Election Official Fraud: Even if all election officials conspire, they cannot alter results without detection. Decryption requires multiple parties’ authorization, preventing unilateral tampering.

Insider Threats: System administrators, contractors, or employees cannot modify results because cryptographic integrity prevents undetected changes.

Supply Chain Attacks: Compromised voting machines cannot secretly add or remove votes because the cryptographic proof would reveal tampering.

Software Bugs: Even if voting machine software contains bugs, the cryptographic proofs still enable detection and correction.

Voter Coercion: Voters cannot prove how they voted to external coercers, preventing vote-buying or intimidation.

Implementation Challenges

Voter Authentication

Systems must verify voters are eligible before issuing encrypted ballots. Current approaches include government ID verification (but creates privacy exposure), voter registration database lookup (but requires maintaining accurate database), and biometric verification (but raises privacy and accessibility concerns).

Device Security

Voting machines must be secure against compromise. Requirements include read-only file systems preventing modifications, hardware security modules protecting encryption keys, tamper-evident sealing preventing unauthorized physical access, and cryptographic verification of software integrity.

Decryption Key Management

The encryption/decryption key pair is the crown jewel. Keys must be created using secure key generation ceremony, private keys split using threshold cryptography (no single party holds complete key), with backup and recovery procedures in case of loss, and destruction procedures preventing key reuse after election.

Voter Education

Voters must understand the system well enough to verify their ballot appeared in the public count. Education must cover how to record ballot token/receipt, how to access public bulletin board, how to verify ballot token appears in published ballots, and why verification proves ballot was counted (without revealing how they voted).

Operational Requirements

E2E-V systems require careful operational procedures including setup (all equipment tested and verified), key generation (encryption/decryption keys created using ceremony with multiple witnesses), voting (voters cast and receive ballots; ballots published on bulletin board), voter verification, risk-limiting audit (sample of paper ballots audited to verify electronic counts match paper records), decryption (threshold decryption ceremony opens some encrypted ballots for public verification), and public verification (anyone can verify published results match reported totals).

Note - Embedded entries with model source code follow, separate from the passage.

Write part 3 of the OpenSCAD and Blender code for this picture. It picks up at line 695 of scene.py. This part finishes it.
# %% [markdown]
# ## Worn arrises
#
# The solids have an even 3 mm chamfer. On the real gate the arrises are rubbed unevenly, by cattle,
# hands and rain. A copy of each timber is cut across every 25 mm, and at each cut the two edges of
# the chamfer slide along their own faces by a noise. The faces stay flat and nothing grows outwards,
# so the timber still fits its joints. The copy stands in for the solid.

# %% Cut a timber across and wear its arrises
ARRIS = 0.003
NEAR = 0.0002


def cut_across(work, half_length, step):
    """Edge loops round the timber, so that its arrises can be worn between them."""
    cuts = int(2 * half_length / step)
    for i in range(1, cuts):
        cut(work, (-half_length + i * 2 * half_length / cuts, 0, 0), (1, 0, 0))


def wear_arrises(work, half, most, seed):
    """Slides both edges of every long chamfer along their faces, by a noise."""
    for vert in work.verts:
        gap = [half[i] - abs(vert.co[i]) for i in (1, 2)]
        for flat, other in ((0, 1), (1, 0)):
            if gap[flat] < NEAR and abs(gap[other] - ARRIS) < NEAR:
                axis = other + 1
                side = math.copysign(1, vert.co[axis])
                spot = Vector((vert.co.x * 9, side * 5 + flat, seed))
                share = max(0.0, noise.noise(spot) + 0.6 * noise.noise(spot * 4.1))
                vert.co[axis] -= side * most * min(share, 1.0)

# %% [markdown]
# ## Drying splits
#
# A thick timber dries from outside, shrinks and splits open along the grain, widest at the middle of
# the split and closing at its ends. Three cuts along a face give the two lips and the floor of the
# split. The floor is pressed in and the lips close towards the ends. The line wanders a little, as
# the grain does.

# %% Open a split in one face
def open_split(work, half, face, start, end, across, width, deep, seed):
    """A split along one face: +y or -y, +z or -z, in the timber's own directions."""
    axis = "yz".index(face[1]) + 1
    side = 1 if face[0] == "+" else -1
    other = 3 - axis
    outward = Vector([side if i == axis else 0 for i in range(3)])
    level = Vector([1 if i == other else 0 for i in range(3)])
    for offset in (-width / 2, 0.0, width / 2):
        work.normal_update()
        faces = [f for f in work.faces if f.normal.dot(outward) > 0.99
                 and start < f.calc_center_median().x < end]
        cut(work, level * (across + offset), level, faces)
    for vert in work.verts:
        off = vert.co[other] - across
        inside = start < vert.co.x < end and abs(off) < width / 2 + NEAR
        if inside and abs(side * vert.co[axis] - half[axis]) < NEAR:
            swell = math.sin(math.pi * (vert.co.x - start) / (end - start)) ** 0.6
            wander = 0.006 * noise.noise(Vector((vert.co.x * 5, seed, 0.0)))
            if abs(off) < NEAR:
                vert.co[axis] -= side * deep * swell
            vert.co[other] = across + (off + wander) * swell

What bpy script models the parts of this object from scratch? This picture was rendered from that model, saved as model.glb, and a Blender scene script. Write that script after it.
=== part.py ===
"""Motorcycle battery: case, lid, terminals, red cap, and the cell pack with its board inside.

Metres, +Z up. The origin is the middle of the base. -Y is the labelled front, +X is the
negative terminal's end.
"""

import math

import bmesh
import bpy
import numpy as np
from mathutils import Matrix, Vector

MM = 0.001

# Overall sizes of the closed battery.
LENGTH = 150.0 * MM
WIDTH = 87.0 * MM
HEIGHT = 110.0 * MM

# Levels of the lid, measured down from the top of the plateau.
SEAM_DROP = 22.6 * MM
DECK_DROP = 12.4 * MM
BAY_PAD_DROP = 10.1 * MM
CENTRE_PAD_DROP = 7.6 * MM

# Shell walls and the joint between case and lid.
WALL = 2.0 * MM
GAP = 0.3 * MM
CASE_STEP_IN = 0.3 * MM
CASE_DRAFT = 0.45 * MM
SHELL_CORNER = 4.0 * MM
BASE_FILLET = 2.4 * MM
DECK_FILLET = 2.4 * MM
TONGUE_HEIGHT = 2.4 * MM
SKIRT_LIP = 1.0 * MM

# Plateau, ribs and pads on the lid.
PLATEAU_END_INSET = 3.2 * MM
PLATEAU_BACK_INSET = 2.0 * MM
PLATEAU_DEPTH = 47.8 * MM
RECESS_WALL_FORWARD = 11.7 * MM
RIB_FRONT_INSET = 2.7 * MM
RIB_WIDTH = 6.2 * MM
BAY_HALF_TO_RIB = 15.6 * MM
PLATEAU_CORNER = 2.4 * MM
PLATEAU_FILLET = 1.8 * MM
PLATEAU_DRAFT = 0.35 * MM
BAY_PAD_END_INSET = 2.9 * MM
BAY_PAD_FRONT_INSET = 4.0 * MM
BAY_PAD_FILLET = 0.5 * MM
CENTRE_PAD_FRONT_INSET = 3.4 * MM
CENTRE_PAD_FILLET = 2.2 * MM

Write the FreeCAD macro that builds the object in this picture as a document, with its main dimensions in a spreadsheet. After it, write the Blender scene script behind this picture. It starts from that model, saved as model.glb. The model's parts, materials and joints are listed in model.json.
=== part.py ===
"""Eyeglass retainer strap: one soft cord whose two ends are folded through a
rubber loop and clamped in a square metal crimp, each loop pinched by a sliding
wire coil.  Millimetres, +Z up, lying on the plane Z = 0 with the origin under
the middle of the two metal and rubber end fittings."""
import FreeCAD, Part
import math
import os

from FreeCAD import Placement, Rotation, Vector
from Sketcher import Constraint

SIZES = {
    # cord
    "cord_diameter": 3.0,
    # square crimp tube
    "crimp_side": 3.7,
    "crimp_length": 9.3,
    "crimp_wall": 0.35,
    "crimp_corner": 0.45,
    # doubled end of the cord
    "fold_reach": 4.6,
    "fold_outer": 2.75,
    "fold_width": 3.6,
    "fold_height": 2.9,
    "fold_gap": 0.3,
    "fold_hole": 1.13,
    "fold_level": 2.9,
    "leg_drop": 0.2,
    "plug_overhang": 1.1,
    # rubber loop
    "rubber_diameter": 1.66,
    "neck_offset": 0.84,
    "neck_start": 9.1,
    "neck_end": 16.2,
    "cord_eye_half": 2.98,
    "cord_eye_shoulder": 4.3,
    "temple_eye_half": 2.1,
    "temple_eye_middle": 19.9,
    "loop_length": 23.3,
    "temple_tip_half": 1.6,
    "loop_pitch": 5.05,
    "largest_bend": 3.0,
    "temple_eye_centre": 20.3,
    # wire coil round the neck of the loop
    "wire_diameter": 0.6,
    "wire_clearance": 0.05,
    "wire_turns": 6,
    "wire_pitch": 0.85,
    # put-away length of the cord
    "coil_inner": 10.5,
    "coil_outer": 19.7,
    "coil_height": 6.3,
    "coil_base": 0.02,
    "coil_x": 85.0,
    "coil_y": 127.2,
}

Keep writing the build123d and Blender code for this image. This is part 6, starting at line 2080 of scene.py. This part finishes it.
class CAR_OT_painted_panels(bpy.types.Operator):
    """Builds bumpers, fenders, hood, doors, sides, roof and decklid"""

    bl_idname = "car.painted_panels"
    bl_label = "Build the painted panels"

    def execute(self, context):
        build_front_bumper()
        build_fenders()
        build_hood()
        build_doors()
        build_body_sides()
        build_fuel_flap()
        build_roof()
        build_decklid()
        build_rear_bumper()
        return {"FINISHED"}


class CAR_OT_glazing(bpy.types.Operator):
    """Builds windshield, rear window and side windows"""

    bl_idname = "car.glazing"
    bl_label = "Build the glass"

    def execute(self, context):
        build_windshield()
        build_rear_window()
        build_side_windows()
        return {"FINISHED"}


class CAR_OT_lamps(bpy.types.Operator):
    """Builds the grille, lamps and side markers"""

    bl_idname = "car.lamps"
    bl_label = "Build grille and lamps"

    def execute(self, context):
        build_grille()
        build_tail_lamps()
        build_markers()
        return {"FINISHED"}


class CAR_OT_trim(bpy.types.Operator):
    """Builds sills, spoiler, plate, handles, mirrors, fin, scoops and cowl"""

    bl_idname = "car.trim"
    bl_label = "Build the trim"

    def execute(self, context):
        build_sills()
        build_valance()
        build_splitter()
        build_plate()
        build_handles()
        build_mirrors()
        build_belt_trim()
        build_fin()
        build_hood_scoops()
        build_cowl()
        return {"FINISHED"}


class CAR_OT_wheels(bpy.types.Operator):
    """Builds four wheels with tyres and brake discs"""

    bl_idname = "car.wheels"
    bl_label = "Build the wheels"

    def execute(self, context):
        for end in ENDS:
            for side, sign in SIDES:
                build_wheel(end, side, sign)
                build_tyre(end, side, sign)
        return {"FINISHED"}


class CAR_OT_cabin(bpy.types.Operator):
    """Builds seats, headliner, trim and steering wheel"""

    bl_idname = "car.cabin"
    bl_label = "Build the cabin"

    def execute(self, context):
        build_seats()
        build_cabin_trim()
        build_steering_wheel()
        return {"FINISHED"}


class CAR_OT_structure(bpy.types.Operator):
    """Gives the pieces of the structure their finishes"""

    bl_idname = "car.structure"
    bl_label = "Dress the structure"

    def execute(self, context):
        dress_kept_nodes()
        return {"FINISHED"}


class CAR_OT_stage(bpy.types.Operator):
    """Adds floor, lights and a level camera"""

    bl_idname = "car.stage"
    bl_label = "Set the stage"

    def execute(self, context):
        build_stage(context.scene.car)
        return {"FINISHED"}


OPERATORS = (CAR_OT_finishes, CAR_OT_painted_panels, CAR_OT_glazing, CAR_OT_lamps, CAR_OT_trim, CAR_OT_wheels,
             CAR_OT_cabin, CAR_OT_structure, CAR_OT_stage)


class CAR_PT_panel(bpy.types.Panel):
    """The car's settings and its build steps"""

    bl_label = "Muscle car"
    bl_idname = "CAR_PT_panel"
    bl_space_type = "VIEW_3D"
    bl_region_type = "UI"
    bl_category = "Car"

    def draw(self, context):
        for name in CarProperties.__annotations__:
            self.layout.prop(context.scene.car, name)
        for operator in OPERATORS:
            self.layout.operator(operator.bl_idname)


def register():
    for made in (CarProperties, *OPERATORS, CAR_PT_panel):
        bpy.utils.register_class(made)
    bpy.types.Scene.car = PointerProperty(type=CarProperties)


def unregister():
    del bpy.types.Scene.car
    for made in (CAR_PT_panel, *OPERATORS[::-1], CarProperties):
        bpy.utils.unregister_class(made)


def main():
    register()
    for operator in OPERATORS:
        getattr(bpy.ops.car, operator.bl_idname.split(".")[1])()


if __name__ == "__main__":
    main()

Physical ballots and equipment must be maintained under secure chain of custody with video surveillance of ballot storage, multiple authorized personnel required for access, detailed logging of all access, and forensic procedures detecting tampering.

Security Proof Systems

E2E-V systems rely on specific cryptographic proofs. Common approaches include:

Chaum-Pedersen Proofs: Prove encrypted ballot represents claimed vote without revealing ballot content. Enable observers to statistically verify a sample of ballots.

Schnorr Signatures: Authenticate encrypted ballots and audit logs using cryptographic signatures. Prevent undetected modifications.

Threshold Cryptography: Split decryption capability among multiple parties requiring unanimous agreement.

Different systems use different proof mechanisms; the mathematics differ but the outcome is similar—public verifiability without voter privacy compromise.

Testing and Validation Requirements

E2E-V systems must undergo rigorous testing including software security audits (independent auditors review source code), cryptographic validation (third-party cryptographers review mathematical proofs), penetration testing (security researchers attempt to compromise system), usability testing (actual voters attempt to use system), and pilot deployments (small-scale real-world elections test systems before large-scale adoption).

Policy Considerations

Jurisdictions must establish laws addressing validity of electronic vs. paper ballots, procedures for ballot challenges, authority for conducting decryption ceremony, public access to published ballot data, and voter privacy protections. E2E-V systems must also serve all voters including those with disabilities: blind and low-vision voters need non-visual verification methods, non-English speakers need multilingual interfaces, and voters with cognitive disabilities need simplified explanations.

Conclusion

End-to-end verifiable voting represents significant technical advancement toward election systems citizens can trust. Implementation requires careful technical design, secure key management, voter education, and integration with existing election infrastructure. The systems are scientifically sound; the challenge is operational and institutional—organizing election administration to use these tools effectively.